## WHAT YOU NEED TO DO:
Go through the records underneath and write each one out again exactly.

## DATA LINES:
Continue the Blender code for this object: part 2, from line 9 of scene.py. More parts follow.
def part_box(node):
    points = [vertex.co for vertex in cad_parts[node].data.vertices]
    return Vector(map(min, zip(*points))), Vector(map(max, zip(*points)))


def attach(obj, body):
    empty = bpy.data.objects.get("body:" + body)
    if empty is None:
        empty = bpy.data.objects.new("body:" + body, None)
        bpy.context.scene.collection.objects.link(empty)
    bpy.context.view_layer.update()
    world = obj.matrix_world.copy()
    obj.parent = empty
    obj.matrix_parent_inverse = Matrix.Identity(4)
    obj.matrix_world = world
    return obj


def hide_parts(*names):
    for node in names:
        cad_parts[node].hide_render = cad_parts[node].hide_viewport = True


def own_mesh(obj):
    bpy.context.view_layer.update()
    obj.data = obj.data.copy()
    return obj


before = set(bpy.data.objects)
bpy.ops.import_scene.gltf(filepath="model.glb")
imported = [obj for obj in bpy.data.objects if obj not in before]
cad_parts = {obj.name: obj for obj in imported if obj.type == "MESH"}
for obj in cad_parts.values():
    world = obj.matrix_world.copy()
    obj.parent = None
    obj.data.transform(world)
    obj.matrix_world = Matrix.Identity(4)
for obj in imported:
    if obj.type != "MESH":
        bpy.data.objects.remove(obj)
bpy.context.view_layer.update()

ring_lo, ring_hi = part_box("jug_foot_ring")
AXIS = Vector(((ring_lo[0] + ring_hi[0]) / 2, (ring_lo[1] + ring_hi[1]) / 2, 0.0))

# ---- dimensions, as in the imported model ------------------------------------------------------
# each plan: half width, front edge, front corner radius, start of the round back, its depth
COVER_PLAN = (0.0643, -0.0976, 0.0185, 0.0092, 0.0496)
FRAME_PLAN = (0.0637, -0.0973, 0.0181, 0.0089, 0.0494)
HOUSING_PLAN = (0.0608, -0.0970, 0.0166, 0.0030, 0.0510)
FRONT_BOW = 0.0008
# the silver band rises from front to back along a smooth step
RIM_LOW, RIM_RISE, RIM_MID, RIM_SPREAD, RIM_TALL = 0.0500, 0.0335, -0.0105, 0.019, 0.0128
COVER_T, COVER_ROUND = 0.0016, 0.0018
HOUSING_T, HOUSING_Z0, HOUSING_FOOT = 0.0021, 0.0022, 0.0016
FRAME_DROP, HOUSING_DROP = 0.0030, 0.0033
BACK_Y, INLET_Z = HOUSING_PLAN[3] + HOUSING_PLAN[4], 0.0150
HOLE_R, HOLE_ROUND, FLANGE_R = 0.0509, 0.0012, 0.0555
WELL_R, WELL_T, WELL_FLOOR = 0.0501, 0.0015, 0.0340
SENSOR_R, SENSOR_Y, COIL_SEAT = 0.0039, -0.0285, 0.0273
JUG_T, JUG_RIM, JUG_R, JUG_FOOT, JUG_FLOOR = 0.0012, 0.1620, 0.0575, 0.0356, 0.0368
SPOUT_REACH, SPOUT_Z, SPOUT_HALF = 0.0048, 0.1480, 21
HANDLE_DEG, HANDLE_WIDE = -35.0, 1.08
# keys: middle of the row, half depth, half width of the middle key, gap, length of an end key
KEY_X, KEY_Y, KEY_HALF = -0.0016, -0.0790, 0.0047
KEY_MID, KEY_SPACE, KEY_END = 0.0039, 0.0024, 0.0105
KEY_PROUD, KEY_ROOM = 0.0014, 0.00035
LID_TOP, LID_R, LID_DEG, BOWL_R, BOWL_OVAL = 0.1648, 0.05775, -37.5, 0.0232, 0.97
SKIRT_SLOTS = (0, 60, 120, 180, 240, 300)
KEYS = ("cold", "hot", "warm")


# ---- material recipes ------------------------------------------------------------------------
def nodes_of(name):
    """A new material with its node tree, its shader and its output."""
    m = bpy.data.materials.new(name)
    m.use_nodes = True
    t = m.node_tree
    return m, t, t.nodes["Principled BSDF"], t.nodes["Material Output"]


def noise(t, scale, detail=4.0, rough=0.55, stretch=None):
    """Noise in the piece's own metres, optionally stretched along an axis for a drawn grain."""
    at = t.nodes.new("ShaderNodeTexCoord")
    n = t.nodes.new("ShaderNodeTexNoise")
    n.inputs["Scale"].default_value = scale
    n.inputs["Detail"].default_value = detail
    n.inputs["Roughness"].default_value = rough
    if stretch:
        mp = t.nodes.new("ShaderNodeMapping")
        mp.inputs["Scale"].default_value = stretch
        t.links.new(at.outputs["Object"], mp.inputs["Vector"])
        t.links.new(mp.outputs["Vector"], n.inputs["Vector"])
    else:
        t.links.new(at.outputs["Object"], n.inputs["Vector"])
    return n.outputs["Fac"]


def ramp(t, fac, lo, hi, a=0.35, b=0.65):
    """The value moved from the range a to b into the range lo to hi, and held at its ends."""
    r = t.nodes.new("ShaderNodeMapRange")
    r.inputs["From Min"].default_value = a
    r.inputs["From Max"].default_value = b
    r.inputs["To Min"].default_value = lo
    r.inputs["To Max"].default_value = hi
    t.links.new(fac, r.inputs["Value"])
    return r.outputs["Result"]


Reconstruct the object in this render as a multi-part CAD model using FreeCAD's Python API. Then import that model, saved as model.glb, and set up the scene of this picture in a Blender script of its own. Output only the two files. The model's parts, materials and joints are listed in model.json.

## SOLUTION BELOW:
Continue the Blender code for this object: part 2, from line 9 of scene.py. More parts follow.
def part_box(node):
    points = [vertex.co for vertex in cad_parts[node].data.vertices]
    return Vector(map(min, zip(*points))), Vector(map(max, zip(*points)))


def attach(obj, body):
    empty = bpy.data.objects.get("body:" + body)
    if empty is None:
        empty = bpy.data.objects.new("body:" + body, None)
        bpy.context.scene.collection.objects.link(empty)
    bpy.context.view_layer.update()
    world = obj.matrix_world.copy()
    obj.parent = empty
    obj.matrix_parent_inverse = Matrix.Identity(4)
    obj.matrix_world = world
    return obj


def hide_parts(*names):
    for node in names:
        cad_parts[node].hide_render = cad_parts[node].hide_viewport = True


def own_mesh(obj):
    bpy.context.view_layer.update()
    obj.data = obj.data.copy()
    return obj


before = set(bpy.data.objects)
bpy.ops.import_scene.gltf(filepath="model.glb")
imported = [obj for obj in bpy.data.objects if obj not in before]
cad_parts = {obj.name: obj for obj in imported if obj.type == "MESH"}
for obj in cad_parts.values():
    world = obj.matrix_world.copy()
    obj.parent = None
    obj.data.transform(world)
    obj.matrix_world = Matrix.Identity(4)
for obj in imported:
    if obj.type != "MESH":
        bpy.data.objects.remove(obj)
bpy.context.view_layer.update()

ring_lo, ring_hi = part_box("jug_foot_ring")
AXIS = Vector(((ring_lo[0] + ring_hi[0]) / 2, (ring_lo[1] + ring_hi[1]) / 2, 0.0))

# ---- dimensions, as in the imported model ------------------------------------------------------
# each plan: half width, front edge, front corner radius, start of the round back, its depth
COVER_PLAN = (0.0643, -0.0976, 0.0185, 0.0092, 0.0496)
FRAME_PLAN = (0.0637, -0.0973, 0.0181, 0.0089, 0.0494)
HOUSING_PLAN = (0.0608, -0.0970, 0.0166, 0.0030, 0.0510)
FRONT_BOW = 0.0008
# the silver band rises from front to back along a smooth step
RIM_LOW, RIM_RISE, RIM_MID, RIM_SPREAD, RIM_TALL = 0.0500, 0.0335, -0.0105, 0.019, 0.0128
COVER_T, COVER_ROUND = 0.0016, 0.0018
HOUSING_T, HOUSING_Z0, HOUSING_FOOT = 0.0021, 0.0022, 0.0016
FRAME_DROP, HOUSING_DROP = 0.0030, 0.0033
BACK_Y, INLET_Z = HOUSING_PLAN[3] + HOUSING_PLAN[4], 0.0150
HOLE_R, HOLE_ROUND, FLANGE_R = 0.0509, 0.0012, 0.0555
WELL_R, WELL_T, WELL_FLOOR = 0.0501, 0.0015, 0.0340
SENSOR_R, SENSOR_Y, COIL_SEAT = 0.0039, -0.0285, 0.0273
JUG_T, JUG_RIM, JUG_R, JUG_FOOT, JUG_FLOOR = 0.0012, 0.1620, 0.0575, 0.0356, 0.0368
SPOUT_REACH, SPOUT_Z, SPOUT_HALF = 0.0048, 0.1480, 21
HANDLE_DEG, HANDLE_WIDE = -35.0, 1.08
# keys: middle of the row, half depth, half width of the middle key, gap, length of an end key
KEY_X, KEY_Y, KEY_HALF = -0.0016, -0.0790, 0.0047
KEY_MID, KEY_SPACE, KEY_END = 0.0039, 0.0024, 0.0105
KEY_PROUD, KEY_ROOM = 0.0014, 0.00035
LID_TOP, LID_R, LID_DEG, BOWL_R, BOWL_OVAL = 0.1648, 0.05775, -37.5, 0.0232, 0.97
SKIRT_SLOTS = (0, 60, 120, 180, 240, 300)
KEYS = ("cold", "hot", "warm")


# ---- material recipes ------------------------------------------------------------------------
def nodes_of(name):
    """A new material with its node tree, its shader and its output."""
    m = bpy.data.materials.new(name)
    m.use_nodes = True
    t = m.node_tree
    return m, t, t.nodes["Principled BSDF"], t.nodes["Material Output"]


def noise(t, scale, detail=4.0, rough=0.55, stretch=None):
    """Noise in the piece's own metres, optionally stretched along an axis for a drawn grain."""
    at = t.nodes.new("ShaderNodeTexCoord")
    n = t.nodes.new("ShaderNodeTexNoise")
    n.inputs["Scale"].default_value = scale
    n.inputs["Detail"].default_value = detail
    n.inputs["Roughness"].default_value = rough
    if stretch:
        mp = t.nodes.new("ShaderNodeMapping")
        mp.inputs["Scale"].default_value = stretch
        t.links.new(at.outputs["Object"], mp.inputs["Vector"])
        t.links.new(mp.outputs["Vector"], n.inputs["Vector"])
    else:
        t.links.new(at.outputs["Object"], n.inputs["Vector"])
    return n.outputs["Fac"]


def ramp(t, fac, lo, hi, a=0.35, b=0.65):
    """The value moved from the range a to b into the range lo to hi, and held at its ends."""
    r = t.nodes.new("ShaderNodeMapRange")
    r.inputs["From Min"].default_value = a
    r.inputs["From Max"].default_value = b
    r.inputs["To Min"].default_value = lo
    r.inputs["To Max"].default_value = hi
    t.links.new(fac, r.inputs["Value"])
    return r.outputs["Result"]


Reconstruct the object in this render as a multi-part CAD model using FreeCAD's Python API. Then import that model, saved as model.glb, and set up the scene of this picture in a Blender script of its own. Output only the two files. The model's parts, materials and joints are listed in model.json.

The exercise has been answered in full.